The next morning was 9/11 and Mike passed out American flags to fly on the cars, sending a big F-you to the A-holes who perpetrated the terrorist attack 18 years ago. Our fun goal for the day was to visit Pete and Jakes in Peculiar, Missouri, and see the “California Kid” in person. STREET RODDER editor Brian Brennan underwrote half-a-dozen large pizzas and pop, Pete and Jakes supplied the tables and goodwill. Like big kids the Cannibals took turns sitting behind the wheel in the California Kid.
After big fun burning daylight at Pete and Jakes the 350-mile push counting dirt road adventures in the dusty dark was to the WaKeeny, Kansas, KOA for barbecued steaks and canned asparagus. Up until now the weather was hot, but it rained in WaKeeny that night just enough to soak the roadster interiors and make me glad I brought a Walls-lined sweatshirt hoody jacket.

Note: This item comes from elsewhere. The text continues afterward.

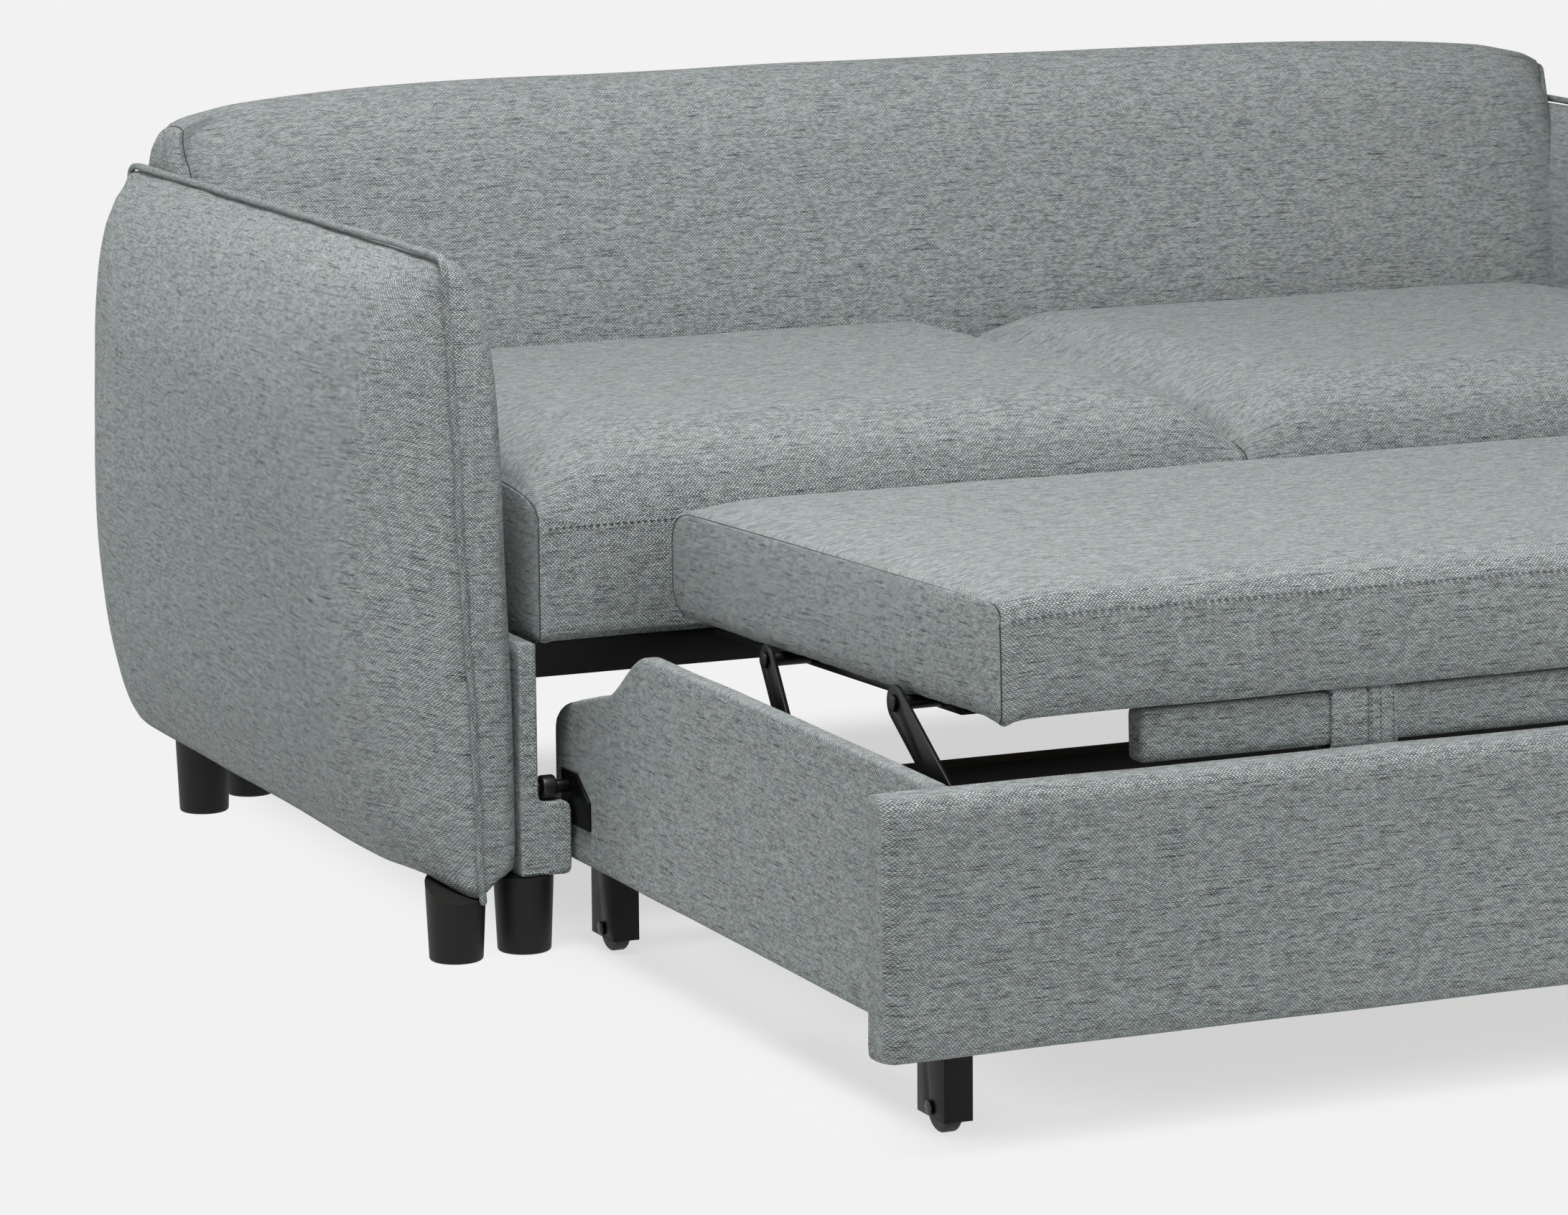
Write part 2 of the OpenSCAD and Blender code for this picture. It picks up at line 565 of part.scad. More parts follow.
leg_in = side_inner - 0.5 - wheel_leg_w;
front_tube = [panel_rear + 3, panel_bottom + 5, 28, 28];
rear_tube = [wheel_rear_y - 25, side_bottom + 28, 30, 34];
tube_wall = 2;
module cross_tube(t) {
    color("#161616") difference() {
        box(-leg_in + fit, leg_in - fit, t[0], t[0] + t[2], t[1], t[1] + t[3]);
        box(-far, far, t[0] + tube_wall, t[0] + t[2] - tube_wall, t[1] + tube_wall, t[1] + t[3] - tube_wall);
    }
}
module front_cross_tube() { cross_tube(front_tube); }
module rear_cross_tube() { cross_tube(rear_tube); }
module wheel_leg(y) {
    color("#1d1b1a") difference() {
        box(leg_in, leg_in + wheel_leg_w, y - wheel_leg_d / 2, y + wheel_leg_d / 2, wheel_leg_z, wheel_leg_top);
        box(leg_in + wheel_leg_wall, leg_in + wheel_leg_w - wheel_leg_wall,
            y - wheel_leg_d / 2 + wheel_leg_wall, y + wheel_leg_d / 2 - wheel_leg_wall, -far, far);
        pin_x(leg_in - 5, leg_in + wheel_leg_w + 5, [y, axle_z], axle_d + 0.16);
    }
}
module wheel_leg_front_left() { mirror([1, 0, 0]) wheel_leg(wheel_front_y); }
module wheel_leg_front_right() { wheel_leg(wheel_front_y); }
module wheel_leg_rear_left() { mirror([1, 0, 0]) wheel_leg(wheel_rear_y); }
module wheel_leg_rear_right() { wheel_leg(wheel_rear_y); }
module wheel_axles() {
    color("#c3c5c6") both() for (y = [wheel_front_y, wheel_rear_y]) {
        pin_x(leg_in - 1.5, leg_in + wheel_leg_w + 0.5, [y, axle_z], axle_d);
        pin_x(leg_in + wheel_leg_w + 0.4, leg_in + wheel_leg_w + 3, [y, axle_z], 12);
        pin_x(leg_in - 4, leg_in - 0.4, [y, axle_z], 12);
    }
}
wheel_x = leg_in + wheel_leg_w / 2;
module wheel(y) {
    w = wheel_w / 2;
    b = axle_d / 2 + run_gap;
    r = wheel_d / 2;
    color("#0e0e0e") translate([wheel_x, y, axle_z]) rotate([0, 90, 0]) rotate_extrude($fn = 64)
        polygon([[b, -w], [r - 2, -w], [r, -w + 2], [r, w - 2], [r - 2, w], [b, w]]);
}
module wheel_front_left() { mirror([1, 0, 0]) wheel(wheel_front_y); }
module wheel_front_right() { wheel(wheel_front_y); }
module wheel_rear_left() { mirror([1, 0, 0]) wheel(wheel_rear_y); }
module wheel_rear_right() { wheel(wheel_rear_y); }

// Guide rollers that run on the ledges of the side rails.
module roller_brackets() {
    color("#141414") both() difference() {
        translate([side_outer + 0.3, roller_y, roller_z]) rotate([90, 0, 90]) linear_extrude(height = 3)
            polygon([[-46, -34], [18, -34], [18, 12.6], [-16, 12.6], [-46, -8]]);
        pin_x(side_outer - 1, side_outer + 5, [roller_y, roller_z], 8.2);
    }
}
module roller_pins() {
    color("#1c1c1c") both() {
        pin_x(side_outer + 0.5, roller_x + roller_w / 2 + 2.4, [roller_y, roller_z], 8);
        pin_x(side_outer + 3.7, roller_x - roller_w / 2 - 0.6, [roller_y, roller_z], 12);
        pin_x(roller_x + roller_w / 2 + 0.6, roller_x + roller_w / 2 + 3.6, [roller_y, roller_z], 13);
    }
}
module guide_roller() {
    w = roller_w / 2;
    b = 4 + run_gap;
    r = roller_d / 2;
    color("#0d0d0d") translate([roller_x, roller_y, roller_z]) rotate([0, 90, 0]) rotate_extrude($fn = 64)
        polygon([[b, -w], [r - 1.5, -w], [r, -w + 1.5], [r, w - 1.5], [r - 1.5, w], [b, w]]);
}
module guide_roller_left() { mirror([1, 0, 0]) guide_roller(); }
module guide_roller_right() { guide_roller(); }

// Steel angles on the side panels that carry the lower link pivots.
module link_rails() {
    color("#161616") both() difference() {
        union() {
            box(plate_x, plate_x + rail_plate, pl_f[0] - 20, pl_r[0] + 30, pl_r[1] - 16, pl_f[1] + 16);
            box(plate_x + rail_plate - eps, side_inner - fit, pl_f[0] - 20, pl_r[0] + 30,
                pl_r[1] - 16, pl_r[1] - 16 + rail_plate);
        }
        for (p = [pl_f, pl_r]) pin_x(plate_x - 5, plate_x + 5, p, pin_d + 0.16);
    }
}
module lower_pivot_pins() {
    color("#1c1c1c") both() for (p = [pl_f, pl_r]) {
        pin_x(link_x - link_t / 2 - 1, plate_x + 5, p, pin_d);
        pin_x(link_x - link_t / 2 - 3.4, link_x - link_t / 2 - 0.4, p, 15);
        pin_x(plate_x + 3.4, plate_x + 6.4, p, 14);
    }
}
// Cranked links; both pairs have the same pivot distance.
module link(low, knee, top, w) {
    color("#0f0f0f") difference() {
        translate([link_x - link_t / 2, 0, 0]) rotate([90, 0, 90])
            linear_extrude(height = link_t) polygon(bent_bar(low, knee, top, w / 2));
        for (p = [low, top]) pin_x(link_x - 20, link_x + 20, p, pin_d + 2 * run_gap);
    }
}
knee_f = [pu_f[0] - 0.75 * link_reach, pu_f[1] - 0.5 * link_rise];
knee_r = [pu_r[0] - 37, pu_r[1] - 55];
module front_link_left() { mirror([1, 0, 0]) link(pl_f, knee_f, pu_f, front_link_w); }
module front_link_right() { link(pl_f, knee_f, pu_f, front_link_w); }
module rear_link_left() { mirror([1, 0, 0]) link(pl_r, knee_r, pu_r, rear_link_w); }
module rear_link_right() { link(pl_r, knee_r, pu_r, rear_link_w); }

// Everything on the platform is drawn level and then tilted as one.
module on_platform() { translate([0, mat_rear, mat_low]) rotate([-tilt, 0, 0]) children(); }
function local_y(p) = let (dy = p[0] - mat_rear, dz = p[1] - mat_low) dy * cos(tilt) - dz * sin(tilt);
function local_z(p) = let (dy = p[0] - mat_rear, dz = p[1] - mat_low) dy * sin(tilt) + dz * cos(tilt);
rail_w = 25;
rail_x = mat_half - 55;
rail_end = -pivot_reach - 37;
rail_z = [-16.4, -0.5];
module upper_pivot_pins() {
    color("#1c1c1c") both() for (p = [pu_f, pu_r]) {
        pin_x(rail_x - 1, link_x + link_t / 2 + 1, p, pin_d);
        pin_x(link_x + link_t / 2 + 0.4, link_x + link_t / 2 + 3, p, 14);
        pin_x(rail_x + rail_w + fit, link_x - link_t / 2 - fit, p, 12);
        pin_x(rail_x - 3.6, rail_x - 0.4, p, 12);
    }
}
module platform_rails() {
    color("#111111") both() difference() {
        on_platform() difference() {
            box(rail_x, rail_x + rail_w, rail_end, deck_rear, rail_z[0], rail_z[1]);
            box(rail_x + 2, rail_x + rail_w - 2, -far, far, rail_z[0] + 2, rail_z[1] - 2);
        }
        for (p = [pu_f, pu_r]) pin_x(rail_x - 5, rail_x + 30, p, pin_d + 0.16);
    }
}
module platform_crossbars() {
    color("#111111") on_platform() for (y = [deck_rear - 26, rail_end + 254, rail_end + 24])
        difference() {
            box(-rail_x + fit, rail_x - fit, y - 12, y + 12, rail_z[0], rail_z[1]);
            box(-rail_x - 1, rail_x + 1, y - 10, y + 10, rail_z[0] + 2, rail_z[1] - 2);
            for (s = [-1, 1]) for (p = [pu_f, pu_r])
                translate([s * rail_x, local_y(p), local_z(p)]) rotate([0, 90, 0])
                    cylinder(h = 9, d = 15, center = true);
        }
}
deck_half = rail_x - 6;
deck_front = -mat_len + 14;
deck_rear = -24;
module deck_board() {
    color("#c9a97a") on_platform() difference() {
        box(-deck_half, deck_half, deck_front, deck_rear, fit, deck_t);
        for (x = grip_x) translate([x, grip_local, -1]) cylinder(h = 10, d = 5.2);
    }
}
module pullout_mattress() {
    color("#7d8784") on_platform() difference() {
        translate([0, -mat_len, 0]) pad(-mat_half, mat_half, 0, mat_len, 0, mat_t, mat_crown, 24, 5,
            mat_t * 0.86);
        box(-deck_half - 0.6, deck_half + 0.6, deck_front - 0.6, deck_rear + 0.6, -1, deck_t + 0.6);
    }
}
// Fabric covered grip board under the front edge, fixed up into the deck board.
grip_x = [for (k = [-1, -1 / 3, 1 / 3, 1]) k * (grip_half - 54)];
grip_local = -mat_len + 22;
module grip_board() {
    color("#78827f") on_platform() difference() {
        translate([-grip_half, grip_local, 0]) rotate([90, 0, 90]) linear_extrude(height = 2 * grip_half)
            polygon(concat(corner(grip_t / 2 - 4, -4 - 4, 4, 0), corner(-grip_t / 2 + 4, -8, 4, 90),
                corner(-grip_t / 2 + 6, -4 - grip_h + 6, 6, 180), corner(grip_t / 2 - 6, -4 - grip_h + 6, 6, 270)));
        for (x = grip_x) translate([x, grip_local, -80]) cylinder(h = 90, d = 5.2);
        for (x = grip_x) translate([x, grip_local, -80]) cylinder(h = 40, d = 10.4);
    }
}
module grip_screws() {
    color("#b9bcbd") on_platform() for (x = grip_x) translate([x, grip_local, -40]) {
        cylinder(h = 48, d = 5);
        translate([0, 0, -3]) cylinder(h = 3 + eps, d = 10);
    }
}
module pull_straps() {
    color("#727c79") on_platform() for (x = [-strap_x, strap_x]) translate([x, grip_local, 0])
        difference() {
            rotate([90, 0, 90]) linear_extrude(height = strap_w, center = true)
                polygon(concat(corner(grip_t / 2 - 2, -6, 5, 0), corner(-grip_t / 2 + 2, -6, 5, 90),
                    corner(-grip_t / 2 + 4, -4 - grip_h + 4, 7.5, 180), corner(grip_t / 2 - 4, -4 - grip_h + 4, 7.5, 270)));
            rotate([90, 0, 90]) linear_extrude(height = strap_w + 2, center = true)
                polygon(concat(corner(grip_t / 2 - 4, -8, 4.4, 0), corner(-grip_t / 2 + 4, -8, 4.4, 90),
                    corner(-grip_t / 2 + 6, -4 - grip_h + 6, 6.4, 180), corner(grip_t / 2 - 6, -4 - grip_h + 6, 6.4, 270)));
        }
}

arm_left();
arm_right();
arm_welt_left();
arm_welt_right();
arm_frame_left();
arm_frame_right();
arm_bolts();
backrest();
back_board();
rear_panel();
seat_cushion_left();
seat_cushion_right();
side_rail_left();
side_rail_right();
front_beam();
rear_beam();
centre_beam();
corner_brackets();
seat_slats();
arm_leg_front_left();
arm_leg_front_right();
arm_leg_rear_left();
arm_leg_rear_right();
base_leg_front_left();
base_leg_front_right();
base_leg_rear_left();
base_leg_rear_right();
leg_bolts();
trundle_front_panel();
trundle_side_left();
trundle_side_right();
front_cross_tube();
rear_cross_tube();
wheel_leg_front_left();
wheel_leg_front_right();
wheel_leg_rear_left();
wheel_leg_rear_right();
wheel_axles();
wheel_front_left();
wheel_front_right();
wheel_rear_left();
wheel_rear_right();
roller_brackets();
roller_pins();
guide_roller_left();
guide_roller_right();
link_rails();
lower_pivot_pins();
front_link_left();
front_link_right();
rear_link_left();
rear_link_right();
upper_pivot_pins();
platform_rails();
platform_crossbars();
deck_board();
pullout_mattress();
grip_board();
grip_screws();
pull_straps();
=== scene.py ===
"""Looks of a two-seat sofa bed with its trundle pulled out and its mattress raised.

Places are metres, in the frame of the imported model: X along the sofa, Y from front to
back, Z up, floor at zero. Tables of outline points and the sizes in the classes are
millimetres. Each sub-assembly is a class with its sizes as fields.
"""

import json
import logging
import math
from dataclasses import dataclass, field
from enum import Enum
from typing import Sequence

import bmesh
import bpy
import numpy as np
from mathutils import Matrix, Vector, noise

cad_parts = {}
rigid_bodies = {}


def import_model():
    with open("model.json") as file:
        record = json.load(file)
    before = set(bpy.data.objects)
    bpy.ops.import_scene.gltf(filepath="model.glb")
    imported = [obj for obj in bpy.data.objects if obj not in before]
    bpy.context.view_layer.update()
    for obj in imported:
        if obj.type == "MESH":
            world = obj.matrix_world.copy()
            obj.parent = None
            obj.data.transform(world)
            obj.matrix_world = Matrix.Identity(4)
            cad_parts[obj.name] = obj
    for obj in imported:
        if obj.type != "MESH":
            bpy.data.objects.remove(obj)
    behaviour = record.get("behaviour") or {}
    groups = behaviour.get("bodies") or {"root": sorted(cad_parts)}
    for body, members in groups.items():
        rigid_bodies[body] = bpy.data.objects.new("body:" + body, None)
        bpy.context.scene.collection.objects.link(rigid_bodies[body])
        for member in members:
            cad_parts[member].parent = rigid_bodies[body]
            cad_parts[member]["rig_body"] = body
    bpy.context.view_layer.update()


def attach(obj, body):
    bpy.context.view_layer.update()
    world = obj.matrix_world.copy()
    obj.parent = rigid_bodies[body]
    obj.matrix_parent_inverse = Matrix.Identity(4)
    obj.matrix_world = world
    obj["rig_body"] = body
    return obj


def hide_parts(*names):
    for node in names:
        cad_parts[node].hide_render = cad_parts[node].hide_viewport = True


LOG = logging.getLogger("sofa_bed")
MM = 0.001
Point = tuple[float, float]
Sides = Sequence[Sequence[Sequence[Point]]]  # the four sides of an outline, each a row of curves
Counts = Sequence[Sequence[int]]  # the number of steps in each of those curves


class Slot(Enum):
    """The record's material slots."""

    FABRIC = "upholstery_fabric"
    STEEL = "black_steel"
    LEG = "leg_finish"
    ZINC = "zinc_steel"
    TIMBER = "timber"
    RUBBER = "wheel_rubber"
    NYLON = "black_nylon"


class Side(Enum):
    """Left or right of the sofa, as the sign of X."""

    LEFT = -1
    RIGHT = 1


# ---------------------------------------------------------------- materials


def linear(code: str) -> tuple[float, float, float, float]:
    """Turn an sRGB hex value into linear colour.

    Args:
        code: Colour such as "#8c9292".

    Returns:
        Red, green, blue and alpha.
    """
    parts = [int(code[i : i + 2], 16) / 255 for i in (1, 3, 5)]
    low = [c / 12.92 if c <= 0.04045 else ((c + 0.055) / 1.055) ** 2.4 for c in parts]
    return (*low, 1.0)


def per_metre(*sizes: float) -> tuple[float, ...]:
    """Noise scales of a pattern whose sizes are given in millimetres."""
    return tuple(1 / (size * MM) for size in sizes)


def feed(tree: bpy.types.NodeTree, node: bpy.types.Node, feeds: dict | tuple) -> None:
    """Set or link the inputs of a node.

    Args:
        tree: Node tree of the node.
        node: The node.
        feeds: Values, sockets or nodes by input name or number, or a plain row of them
            for the first inputs. A node stands for its first output.
    """
    for name, value in (feeds if isinstance(feeds, dict) else dict(enumerate(feeds))).items():
        if isinstance(value, bpy.types.Node):
            value = value.outputs[0]
        if isinstance(value, bpy.types.NodeSocket):
            tree.links.new(value, node.inputs[name])
        else:
            node.inputs[name].default_value = value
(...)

John’s Model A never hiccupped once after day one, but during day two and worsening day three leaving WaKeeny the Root Brothers roadster continued to have carburetor problems. A float on one of the six Stromberg 97s didn’t want to stay afloat while other carbs gurgled. Between I-70 and the town of Grinnell we set up shop in front of an abandoned Firestone Farm Tire store. A perfect example of how nice the people are in these regions, a kid in a Car Quest parts delivery truck stopped to ask if we needed help.
Wind farms are big business in Kansas and that’s because the wind blows like hell constantly. So much fierce wind that John had to pull the coupe over to the side of I-70 three times to reattach the canvas top ultimately with 200-mph tape and remove the steel visor hanging by its gums. By the time John and I caught up to the pack the Cannibal surgeons had the Root Brothers roadster operational. Coming in from the East on I-70 Colorado is as stark a high desert as one can find anywhere, but pushing west at 85 mph the tips of the Rocky Mountains rise up out of the desert floor like giant pagan cathedrals.
We did it; we hit the Colorado border with plenty of daytime left and drove directly into Denver to whoop it up at DeLuxe Speed Shop’s Hot Rod Hill Climb open house.